A Thanksgiving Meal in Paris

>> Friday, November 26, 2010

Day 13 in Paris.

13th day of a strange nomadic life in Paris, waiting, waiting, and still waiting to move into the apartment. It's really quite a challenge to settle in when you continue to live out of suitcases, having to pack up your things every morning before heading to school since you're never certain when you have to check out of the hotel and move into another place. The program is very intensive, I'm only here for a short time but the situation with my accommodation makes it seem that it's been forever. I missed the great view from the apartment I had rented in summer
But getting to witness the hustle and bustle of the city and waking up to the delicious aroma of freshly baked French breads every morning is not a bad thing either.
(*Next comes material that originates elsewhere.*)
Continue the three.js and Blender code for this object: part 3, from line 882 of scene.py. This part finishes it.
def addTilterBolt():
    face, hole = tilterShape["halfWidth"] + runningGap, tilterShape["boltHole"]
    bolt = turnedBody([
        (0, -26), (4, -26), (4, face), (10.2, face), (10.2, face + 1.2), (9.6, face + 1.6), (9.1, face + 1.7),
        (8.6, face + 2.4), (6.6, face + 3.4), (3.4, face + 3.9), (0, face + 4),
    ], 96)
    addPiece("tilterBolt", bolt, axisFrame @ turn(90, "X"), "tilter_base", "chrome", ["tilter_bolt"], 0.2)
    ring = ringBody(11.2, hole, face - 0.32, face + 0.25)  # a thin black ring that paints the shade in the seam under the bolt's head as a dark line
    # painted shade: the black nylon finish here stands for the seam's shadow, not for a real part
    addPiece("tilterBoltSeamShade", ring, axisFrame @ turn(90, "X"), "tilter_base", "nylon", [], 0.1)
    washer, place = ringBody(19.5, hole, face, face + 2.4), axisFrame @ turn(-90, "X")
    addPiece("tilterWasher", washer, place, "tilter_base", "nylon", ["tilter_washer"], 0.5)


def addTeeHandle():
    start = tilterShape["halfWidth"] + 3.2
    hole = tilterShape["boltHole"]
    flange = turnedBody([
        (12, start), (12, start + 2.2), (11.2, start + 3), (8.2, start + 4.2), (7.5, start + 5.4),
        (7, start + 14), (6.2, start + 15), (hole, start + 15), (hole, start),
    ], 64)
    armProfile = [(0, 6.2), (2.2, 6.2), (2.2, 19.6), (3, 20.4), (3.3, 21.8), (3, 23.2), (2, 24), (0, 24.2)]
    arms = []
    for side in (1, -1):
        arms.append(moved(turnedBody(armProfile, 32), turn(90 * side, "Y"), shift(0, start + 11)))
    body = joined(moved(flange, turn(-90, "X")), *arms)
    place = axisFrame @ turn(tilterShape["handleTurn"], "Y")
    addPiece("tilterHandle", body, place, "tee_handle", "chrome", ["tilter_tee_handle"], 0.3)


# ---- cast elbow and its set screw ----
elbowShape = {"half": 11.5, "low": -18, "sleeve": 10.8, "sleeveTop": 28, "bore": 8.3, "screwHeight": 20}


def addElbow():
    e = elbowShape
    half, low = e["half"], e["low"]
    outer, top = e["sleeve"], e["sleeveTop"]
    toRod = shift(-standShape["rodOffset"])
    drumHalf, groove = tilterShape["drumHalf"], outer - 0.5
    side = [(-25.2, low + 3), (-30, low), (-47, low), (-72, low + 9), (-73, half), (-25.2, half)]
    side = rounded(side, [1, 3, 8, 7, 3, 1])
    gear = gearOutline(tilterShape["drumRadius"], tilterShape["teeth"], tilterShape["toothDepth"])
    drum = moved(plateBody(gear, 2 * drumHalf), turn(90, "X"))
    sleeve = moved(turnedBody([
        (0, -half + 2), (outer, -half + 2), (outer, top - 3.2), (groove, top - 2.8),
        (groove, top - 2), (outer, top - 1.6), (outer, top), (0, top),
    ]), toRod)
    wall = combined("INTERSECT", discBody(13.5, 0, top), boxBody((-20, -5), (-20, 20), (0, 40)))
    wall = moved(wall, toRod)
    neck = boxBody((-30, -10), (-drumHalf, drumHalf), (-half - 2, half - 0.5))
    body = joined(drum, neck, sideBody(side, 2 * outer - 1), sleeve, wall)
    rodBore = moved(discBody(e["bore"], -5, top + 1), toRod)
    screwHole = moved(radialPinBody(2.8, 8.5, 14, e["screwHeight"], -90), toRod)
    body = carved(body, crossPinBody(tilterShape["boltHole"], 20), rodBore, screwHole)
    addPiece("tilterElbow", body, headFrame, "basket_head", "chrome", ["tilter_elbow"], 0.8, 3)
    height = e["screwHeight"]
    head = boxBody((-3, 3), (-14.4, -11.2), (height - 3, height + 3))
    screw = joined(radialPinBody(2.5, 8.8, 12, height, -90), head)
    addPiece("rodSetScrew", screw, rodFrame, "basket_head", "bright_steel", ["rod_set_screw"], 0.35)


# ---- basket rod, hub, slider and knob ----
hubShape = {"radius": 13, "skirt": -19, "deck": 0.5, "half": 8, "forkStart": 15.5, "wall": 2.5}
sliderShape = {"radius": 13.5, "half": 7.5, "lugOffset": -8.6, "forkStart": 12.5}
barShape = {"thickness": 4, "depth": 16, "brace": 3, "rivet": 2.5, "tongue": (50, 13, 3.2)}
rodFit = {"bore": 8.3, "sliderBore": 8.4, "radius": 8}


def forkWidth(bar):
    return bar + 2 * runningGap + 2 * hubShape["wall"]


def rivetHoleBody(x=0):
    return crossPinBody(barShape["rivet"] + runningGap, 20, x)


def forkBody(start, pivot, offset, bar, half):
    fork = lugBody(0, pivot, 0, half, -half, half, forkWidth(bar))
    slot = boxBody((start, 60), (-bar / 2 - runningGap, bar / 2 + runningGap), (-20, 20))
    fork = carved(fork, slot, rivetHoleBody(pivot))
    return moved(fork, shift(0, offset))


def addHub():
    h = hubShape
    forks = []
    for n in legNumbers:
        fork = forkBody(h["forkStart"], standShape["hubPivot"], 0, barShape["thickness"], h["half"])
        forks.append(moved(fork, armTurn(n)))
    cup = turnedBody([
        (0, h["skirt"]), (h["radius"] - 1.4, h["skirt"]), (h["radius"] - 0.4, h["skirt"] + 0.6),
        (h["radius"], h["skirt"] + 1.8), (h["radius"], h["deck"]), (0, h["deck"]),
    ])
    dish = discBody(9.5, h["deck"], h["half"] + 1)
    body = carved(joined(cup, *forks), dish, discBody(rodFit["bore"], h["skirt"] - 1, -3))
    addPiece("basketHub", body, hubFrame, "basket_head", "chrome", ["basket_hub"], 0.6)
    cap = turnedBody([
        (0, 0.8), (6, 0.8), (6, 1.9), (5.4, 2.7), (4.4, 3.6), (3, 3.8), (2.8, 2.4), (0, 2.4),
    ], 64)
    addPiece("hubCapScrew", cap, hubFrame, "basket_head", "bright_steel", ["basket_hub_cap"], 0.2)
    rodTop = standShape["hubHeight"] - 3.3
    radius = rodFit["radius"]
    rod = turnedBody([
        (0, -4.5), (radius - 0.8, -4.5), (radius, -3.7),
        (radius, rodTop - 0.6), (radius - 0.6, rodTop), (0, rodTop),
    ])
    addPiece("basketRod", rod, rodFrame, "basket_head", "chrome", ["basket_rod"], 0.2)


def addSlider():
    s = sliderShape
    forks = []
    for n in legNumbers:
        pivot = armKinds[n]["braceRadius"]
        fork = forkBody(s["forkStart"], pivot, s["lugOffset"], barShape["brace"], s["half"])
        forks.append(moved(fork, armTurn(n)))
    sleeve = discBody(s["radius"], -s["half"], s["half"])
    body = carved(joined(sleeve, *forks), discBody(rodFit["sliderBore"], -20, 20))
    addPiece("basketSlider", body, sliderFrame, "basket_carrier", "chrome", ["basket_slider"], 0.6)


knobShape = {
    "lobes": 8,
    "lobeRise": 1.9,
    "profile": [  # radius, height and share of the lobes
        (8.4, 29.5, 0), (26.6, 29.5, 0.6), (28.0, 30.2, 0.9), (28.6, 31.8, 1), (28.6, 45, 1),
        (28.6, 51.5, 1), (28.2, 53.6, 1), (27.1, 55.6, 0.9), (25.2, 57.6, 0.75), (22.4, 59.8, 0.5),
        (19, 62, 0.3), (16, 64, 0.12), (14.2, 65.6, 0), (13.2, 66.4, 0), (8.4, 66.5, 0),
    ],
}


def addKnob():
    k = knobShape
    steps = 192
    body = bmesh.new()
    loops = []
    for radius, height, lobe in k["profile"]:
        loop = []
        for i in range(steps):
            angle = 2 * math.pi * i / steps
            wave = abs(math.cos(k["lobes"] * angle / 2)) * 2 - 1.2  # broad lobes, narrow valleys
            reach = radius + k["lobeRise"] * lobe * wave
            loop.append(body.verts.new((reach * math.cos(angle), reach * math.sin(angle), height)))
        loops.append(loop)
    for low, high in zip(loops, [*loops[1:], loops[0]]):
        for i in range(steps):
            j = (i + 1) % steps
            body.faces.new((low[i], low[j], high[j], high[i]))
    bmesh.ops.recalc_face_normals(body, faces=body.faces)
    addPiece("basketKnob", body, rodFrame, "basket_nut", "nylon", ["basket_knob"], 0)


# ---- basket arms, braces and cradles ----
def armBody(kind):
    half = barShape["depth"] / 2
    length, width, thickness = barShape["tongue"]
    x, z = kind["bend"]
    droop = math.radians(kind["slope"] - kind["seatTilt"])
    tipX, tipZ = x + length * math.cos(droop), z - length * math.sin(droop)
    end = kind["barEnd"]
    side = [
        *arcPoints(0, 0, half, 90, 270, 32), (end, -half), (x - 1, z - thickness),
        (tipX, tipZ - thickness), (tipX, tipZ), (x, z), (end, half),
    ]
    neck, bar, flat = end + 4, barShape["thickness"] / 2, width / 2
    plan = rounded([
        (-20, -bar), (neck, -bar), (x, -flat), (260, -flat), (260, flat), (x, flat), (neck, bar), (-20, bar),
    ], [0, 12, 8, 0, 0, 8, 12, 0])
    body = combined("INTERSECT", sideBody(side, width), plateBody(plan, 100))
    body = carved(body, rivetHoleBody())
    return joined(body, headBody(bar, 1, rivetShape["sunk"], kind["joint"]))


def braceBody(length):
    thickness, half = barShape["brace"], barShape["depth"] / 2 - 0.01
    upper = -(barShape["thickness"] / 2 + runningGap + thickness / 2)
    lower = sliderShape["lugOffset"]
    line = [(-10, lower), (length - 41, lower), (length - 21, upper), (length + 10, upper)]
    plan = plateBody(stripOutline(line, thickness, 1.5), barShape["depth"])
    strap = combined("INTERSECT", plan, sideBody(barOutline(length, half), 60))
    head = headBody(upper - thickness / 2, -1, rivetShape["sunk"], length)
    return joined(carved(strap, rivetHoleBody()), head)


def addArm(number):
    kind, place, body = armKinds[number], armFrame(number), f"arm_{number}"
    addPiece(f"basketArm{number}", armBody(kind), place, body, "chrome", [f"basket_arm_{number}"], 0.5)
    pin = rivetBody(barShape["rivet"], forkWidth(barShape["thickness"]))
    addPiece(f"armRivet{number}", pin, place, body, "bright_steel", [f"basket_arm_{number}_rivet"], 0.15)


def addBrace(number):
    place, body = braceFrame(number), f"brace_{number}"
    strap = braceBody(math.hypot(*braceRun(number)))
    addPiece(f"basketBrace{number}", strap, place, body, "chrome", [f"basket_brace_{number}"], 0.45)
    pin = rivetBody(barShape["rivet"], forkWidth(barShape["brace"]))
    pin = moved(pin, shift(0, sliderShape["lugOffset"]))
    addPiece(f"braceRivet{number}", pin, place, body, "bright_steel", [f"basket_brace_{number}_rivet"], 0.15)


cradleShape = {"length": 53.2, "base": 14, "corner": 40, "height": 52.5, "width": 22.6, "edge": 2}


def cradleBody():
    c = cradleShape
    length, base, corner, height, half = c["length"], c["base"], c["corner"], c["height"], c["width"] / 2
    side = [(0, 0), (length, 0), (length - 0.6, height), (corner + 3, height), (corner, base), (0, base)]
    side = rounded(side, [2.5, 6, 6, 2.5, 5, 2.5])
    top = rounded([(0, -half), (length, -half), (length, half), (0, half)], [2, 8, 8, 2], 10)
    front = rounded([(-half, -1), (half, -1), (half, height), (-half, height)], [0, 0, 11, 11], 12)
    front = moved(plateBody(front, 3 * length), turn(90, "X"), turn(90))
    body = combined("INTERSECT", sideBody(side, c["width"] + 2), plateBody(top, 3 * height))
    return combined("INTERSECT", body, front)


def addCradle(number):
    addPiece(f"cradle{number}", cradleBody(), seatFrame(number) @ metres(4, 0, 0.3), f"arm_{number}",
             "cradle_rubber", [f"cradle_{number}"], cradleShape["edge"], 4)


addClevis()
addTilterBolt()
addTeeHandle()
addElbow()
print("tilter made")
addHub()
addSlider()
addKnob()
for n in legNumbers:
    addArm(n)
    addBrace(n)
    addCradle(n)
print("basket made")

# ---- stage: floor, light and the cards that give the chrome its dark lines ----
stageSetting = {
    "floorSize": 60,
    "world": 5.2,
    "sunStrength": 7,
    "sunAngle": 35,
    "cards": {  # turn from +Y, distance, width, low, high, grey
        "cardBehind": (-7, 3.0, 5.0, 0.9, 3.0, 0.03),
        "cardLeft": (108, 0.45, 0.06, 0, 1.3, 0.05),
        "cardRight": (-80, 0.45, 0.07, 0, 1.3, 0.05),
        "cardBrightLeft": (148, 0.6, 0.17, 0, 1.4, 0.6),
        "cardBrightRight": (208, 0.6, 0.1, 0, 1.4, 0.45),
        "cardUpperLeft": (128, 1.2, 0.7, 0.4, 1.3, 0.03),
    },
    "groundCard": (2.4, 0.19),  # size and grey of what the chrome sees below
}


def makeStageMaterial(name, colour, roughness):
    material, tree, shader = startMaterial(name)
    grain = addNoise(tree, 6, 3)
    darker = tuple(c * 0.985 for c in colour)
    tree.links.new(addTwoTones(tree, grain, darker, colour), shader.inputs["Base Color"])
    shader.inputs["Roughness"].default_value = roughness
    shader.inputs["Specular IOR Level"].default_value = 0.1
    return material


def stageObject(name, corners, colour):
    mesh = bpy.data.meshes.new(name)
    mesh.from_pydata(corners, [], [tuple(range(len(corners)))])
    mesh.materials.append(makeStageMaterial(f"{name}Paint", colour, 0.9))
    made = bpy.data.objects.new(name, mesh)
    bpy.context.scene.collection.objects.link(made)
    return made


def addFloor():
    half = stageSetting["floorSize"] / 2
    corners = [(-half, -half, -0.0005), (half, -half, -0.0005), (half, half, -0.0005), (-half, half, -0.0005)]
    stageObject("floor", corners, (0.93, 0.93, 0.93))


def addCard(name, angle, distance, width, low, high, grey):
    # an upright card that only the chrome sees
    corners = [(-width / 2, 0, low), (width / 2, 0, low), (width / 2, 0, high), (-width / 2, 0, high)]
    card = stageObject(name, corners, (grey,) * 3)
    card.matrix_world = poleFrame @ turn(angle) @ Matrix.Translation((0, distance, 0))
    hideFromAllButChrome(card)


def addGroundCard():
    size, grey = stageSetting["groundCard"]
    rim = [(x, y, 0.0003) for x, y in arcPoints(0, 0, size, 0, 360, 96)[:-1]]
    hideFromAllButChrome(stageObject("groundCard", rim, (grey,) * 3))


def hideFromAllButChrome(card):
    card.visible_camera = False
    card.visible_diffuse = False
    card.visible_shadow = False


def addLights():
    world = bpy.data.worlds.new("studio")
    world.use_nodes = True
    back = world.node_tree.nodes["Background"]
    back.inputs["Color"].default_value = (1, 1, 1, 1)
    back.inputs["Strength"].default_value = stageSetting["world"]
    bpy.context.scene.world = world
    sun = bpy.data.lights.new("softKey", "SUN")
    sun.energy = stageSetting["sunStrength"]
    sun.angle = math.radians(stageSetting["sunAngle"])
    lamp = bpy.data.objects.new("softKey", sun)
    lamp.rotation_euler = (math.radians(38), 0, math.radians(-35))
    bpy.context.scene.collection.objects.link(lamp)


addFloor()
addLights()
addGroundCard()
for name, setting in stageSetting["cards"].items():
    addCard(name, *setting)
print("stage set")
I'm thankful.
I don't get to prepare my



own food in the kitchen, and had to withdraw from a sponsored Thanksgiving extravaganza that was suppose to take place this week. However, looking at the brighter side, I get to eat out daily. I'm thankful.
I've always walked past its simple, unassuming façade without much notice. It was until I saw Bourdain's feature of Je Thé Me on his 100th Episode of No Reservations that I realized that one of the best French bistro in Paris is literally steps away from my school. So when a new foodie friend from our pastry student group made reservation for dinner at Je Thé Me, I knew I wasn't going to miss out on the opportunity.
By the way, I absolutely love the the current group of students I'm working with; those who take intensive courses are mostly adults who take time off their real jobs to continue the pastry course, and are, in general, pursuing the culinary / pastry path more seriously than say, a college student on a summer break in Paris. These students are quite exposed to the various techniques of pastry-making, are familiar with the trends in French pastries - not all of them; I was pleasantly surprised when one asked who/what Pierre Hermé is - but nonetheless, most of them know what kouign ammans are. Most importantly, they are serious foodies who keep up with restaurant reviews and who would not hesitate to spend their budget on great French food. I don't have to eat alone now. I am really thankful!
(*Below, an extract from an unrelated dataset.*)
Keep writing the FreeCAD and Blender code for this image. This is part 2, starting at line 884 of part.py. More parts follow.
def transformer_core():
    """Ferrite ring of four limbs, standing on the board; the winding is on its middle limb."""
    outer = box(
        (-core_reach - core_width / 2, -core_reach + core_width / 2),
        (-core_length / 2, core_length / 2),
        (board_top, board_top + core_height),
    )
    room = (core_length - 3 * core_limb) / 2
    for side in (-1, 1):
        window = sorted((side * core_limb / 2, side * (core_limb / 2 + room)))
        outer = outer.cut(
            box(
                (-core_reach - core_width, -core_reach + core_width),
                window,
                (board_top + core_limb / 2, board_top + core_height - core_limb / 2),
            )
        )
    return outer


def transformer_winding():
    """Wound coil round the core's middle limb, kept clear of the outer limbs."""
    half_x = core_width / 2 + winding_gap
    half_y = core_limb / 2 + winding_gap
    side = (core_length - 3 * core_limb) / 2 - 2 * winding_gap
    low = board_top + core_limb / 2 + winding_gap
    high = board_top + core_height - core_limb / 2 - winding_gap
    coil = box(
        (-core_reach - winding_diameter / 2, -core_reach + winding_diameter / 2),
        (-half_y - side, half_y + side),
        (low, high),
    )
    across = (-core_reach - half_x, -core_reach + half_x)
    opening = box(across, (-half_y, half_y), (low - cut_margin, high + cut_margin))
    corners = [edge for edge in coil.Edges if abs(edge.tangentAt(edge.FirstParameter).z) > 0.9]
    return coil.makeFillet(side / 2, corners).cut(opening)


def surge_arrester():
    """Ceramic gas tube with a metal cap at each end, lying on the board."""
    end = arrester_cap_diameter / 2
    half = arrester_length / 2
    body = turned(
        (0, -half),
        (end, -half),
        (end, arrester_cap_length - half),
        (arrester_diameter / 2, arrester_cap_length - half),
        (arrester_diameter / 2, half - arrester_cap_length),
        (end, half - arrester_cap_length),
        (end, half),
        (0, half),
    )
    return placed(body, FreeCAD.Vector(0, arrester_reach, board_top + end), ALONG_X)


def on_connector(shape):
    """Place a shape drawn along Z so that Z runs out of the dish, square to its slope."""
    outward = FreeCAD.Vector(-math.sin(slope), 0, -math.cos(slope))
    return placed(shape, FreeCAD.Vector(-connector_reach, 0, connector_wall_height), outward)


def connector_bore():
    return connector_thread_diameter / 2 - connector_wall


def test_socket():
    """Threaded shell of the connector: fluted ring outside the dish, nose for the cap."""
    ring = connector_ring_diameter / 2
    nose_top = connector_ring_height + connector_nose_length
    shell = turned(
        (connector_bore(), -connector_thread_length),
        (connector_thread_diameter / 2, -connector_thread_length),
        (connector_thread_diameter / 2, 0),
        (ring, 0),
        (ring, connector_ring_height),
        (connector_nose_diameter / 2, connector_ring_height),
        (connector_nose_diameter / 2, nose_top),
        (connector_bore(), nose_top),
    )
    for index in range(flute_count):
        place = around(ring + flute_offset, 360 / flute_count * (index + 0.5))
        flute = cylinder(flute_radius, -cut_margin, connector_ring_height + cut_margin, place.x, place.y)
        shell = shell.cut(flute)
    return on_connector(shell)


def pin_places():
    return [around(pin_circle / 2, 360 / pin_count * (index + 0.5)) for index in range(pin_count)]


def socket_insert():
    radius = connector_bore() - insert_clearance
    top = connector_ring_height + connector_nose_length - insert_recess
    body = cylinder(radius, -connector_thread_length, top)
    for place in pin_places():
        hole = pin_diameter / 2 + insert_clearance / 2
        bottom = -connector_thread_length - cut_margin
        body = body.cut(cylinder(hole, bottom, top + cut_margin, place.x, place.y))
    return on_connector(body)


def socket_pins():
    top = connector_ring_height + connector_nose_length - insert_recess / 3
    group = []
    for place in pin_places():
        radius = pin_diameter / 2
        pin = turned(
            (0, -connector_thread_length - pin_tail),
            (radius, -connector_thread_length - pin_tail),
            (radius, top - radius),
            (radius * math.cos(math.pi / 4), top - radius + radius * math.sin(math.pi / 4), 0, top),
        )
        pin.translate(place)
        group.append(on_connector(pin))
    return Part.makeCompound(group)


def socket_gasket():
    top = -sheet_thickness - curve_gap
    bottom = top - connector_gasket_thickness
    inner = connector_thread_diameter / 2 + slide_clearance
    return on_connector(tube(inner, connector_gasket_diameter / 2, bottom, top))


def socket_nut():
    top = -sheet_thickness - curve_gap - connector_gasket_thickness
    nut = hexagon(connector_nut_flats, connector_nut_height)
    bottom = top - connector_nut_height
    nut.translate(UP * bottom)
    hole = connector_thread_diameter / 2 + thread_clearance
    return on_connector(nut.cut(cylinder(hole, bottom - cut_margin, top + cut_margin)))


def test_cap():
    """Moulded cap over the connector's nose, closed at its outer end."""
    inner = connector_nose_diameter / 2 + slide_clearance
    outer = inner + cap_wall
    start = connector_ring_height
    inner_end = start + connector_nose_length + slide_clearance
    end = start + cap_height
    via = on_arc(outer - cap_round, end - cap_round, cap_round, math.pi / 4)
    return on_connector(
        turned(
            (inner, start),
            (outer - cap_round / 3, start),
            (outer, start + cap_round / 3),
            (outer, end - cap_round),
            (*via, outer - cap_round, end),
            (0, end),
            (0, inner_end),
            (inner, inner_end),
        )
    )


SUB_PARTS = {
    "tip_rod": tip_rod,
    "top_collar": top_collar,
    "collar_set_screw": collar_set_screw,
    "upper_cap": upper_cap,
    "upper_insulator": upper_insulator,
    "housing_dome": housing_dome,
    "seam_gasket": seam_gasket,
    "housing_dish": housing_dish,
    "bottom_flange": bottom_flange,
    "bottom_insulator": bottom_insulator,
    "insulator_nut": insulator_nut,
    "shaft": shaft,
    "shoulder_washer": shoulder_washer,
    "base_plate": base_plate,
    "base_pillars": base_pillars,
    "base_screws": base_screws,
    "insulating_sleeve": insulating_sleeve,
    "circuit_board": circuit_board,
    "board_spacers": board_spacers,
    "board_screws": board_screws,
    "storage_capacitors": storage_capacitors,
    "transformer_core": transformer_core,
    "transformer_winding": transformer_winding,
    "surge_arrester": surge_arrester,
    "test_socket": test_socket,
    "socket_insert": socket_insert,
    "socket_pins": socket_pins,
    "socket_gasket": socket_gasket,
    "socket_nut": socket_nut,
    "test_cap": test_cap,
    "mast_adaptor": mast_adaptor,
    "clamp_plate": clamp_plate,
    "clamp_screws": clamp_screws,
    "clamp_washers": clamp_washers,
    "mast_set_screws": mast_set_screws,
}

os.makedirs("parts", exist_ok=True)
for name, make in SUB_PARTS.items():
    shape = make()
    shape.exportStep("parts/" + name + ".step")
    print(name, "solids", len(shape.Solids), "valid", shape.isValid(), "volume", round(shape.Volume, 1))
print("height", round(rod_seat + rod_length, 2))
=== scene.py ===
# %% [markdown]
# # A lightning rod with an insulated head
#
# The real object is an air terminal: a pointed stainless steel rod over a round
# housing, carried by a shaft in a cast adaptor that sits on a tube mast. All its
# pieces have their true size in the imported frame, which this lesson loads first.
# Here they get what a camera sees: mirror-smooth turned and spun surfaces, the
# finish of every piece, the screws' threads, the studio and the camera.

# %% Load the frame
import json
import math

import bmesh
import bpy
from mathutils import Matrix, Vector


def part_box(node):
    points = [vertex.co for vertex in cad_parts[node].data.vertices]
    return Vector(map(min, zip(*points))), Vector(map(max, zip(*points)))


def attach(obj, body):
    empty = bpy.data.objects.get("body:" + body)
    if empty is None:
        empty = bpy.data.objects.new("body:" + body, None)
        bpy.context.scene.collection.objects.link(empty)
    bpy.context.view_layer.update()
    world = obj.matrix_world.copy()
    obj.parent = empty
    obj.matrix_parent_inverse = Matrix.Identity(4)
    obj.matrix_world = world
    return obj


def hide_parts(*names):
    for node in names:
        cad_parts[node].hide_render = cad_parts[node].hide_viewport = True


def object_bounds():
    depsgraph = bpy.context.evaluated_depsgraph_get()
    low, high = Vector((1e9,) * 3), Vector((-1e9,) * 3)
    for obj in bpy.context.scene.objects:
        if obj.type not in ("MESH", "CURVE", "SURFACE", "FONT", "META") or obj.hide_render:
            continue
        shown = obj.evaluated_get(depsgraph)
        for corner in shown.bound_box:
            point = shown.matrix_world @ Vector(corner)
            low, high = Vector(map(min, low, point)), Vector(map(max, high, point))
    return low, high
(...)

The seven of us made our way to this little bistro nestled at the corner of Rue d'Alleray and Rue Francois Villon on a cold rainy evening. The very amicable owner, who introduced himself as Jacky greeted us and took us to our table upstairs, passing through their kitchen along the way. I am always amazed at the size of restaurant kitchens in Paris and how such great food can be churned out from these tiny and cramped spaces. 

On-the-house amusé bouche: cream of carrots
Here's what we ordered and shared for entrée (starters): House Special Foie Gras
Soup of the Day: Pumpkin
Mushroom Fricassee:
and a sauteed aubergines and tomato dish that disappeared before I could take a snapshot.

My main dish was the magret au canard - roasted duck breast with honey and served on a bed of creamy potato gratin. 
The duck was tender and flavorful, especially when paired with a reduction of honey and some kind of fruit sauce - I want to say apricot, I'm not sure but it was satisfyingly delicious.  I hardly order duck when we eat out back home due to countless bad experiences, but they just know how to cook duck right in France and I can't seem to have enough of it whenever I'm in Paris.

This place is very well-known for its specialty offal dishes - Bourdain featured their tripe and this dish: rognon et ris de veau, i.e kidney and sweetbreads in his show, so I was eager to get a taste of my friend, Tracy's main dish. The kidney was slightly chewy and rubbery but the sweetbreads were simply out of this world. Fork-tender, soft and seasoned just right. I'm not much into offals but was impressed with how well this dish was prepared.
Scallops - another main dish my friend, Neha ordered that evening
We asked Jacky to pick a bottle of white wine for us to share. 
My favorite - the Sancerre except we all got a surprise when we were presented with the bill. Sure, it was delightfully crisp and dry, a fine accompaniment to our meal but I've had better Sancerres that were cheaper than the Euro 64 a bottle price. Nonetheless, it was a great meal all in all and I guess you can't put a price on this
Jacky entertained us the entire evening with his melodic stylings of songs from yesteryears; he would whistle or sing tune after tune and asked us to guess the titles and singers. He would be absolutely thrilled when we got it right, prancing about and showing off  his dance moves - not quite Fred Estaire - but simply humorous. It was great entertainment.

We ordered couple types of desserts to share. I really like this - apricots and berries topped with a light crumble and kaffir-lime ice cream. Divine pairing!
I wasn't too crazy about the tiramisu though
Although I did not get to celebrate Thanksgiving with family, there wasn't any turkey, stuffings or pumpkin pies nor an officially-planned Thanksgiving meal  here in Paris, I'm still thankful for the roof over my head (make that roofs since I've been moving from one place to another), the food on the table, the family and friends in my life and the opportunity to do what I'm doing now. I'm thankful for that abundant life that I'm living! Hope everyone had a wonderful Thanksgiving too.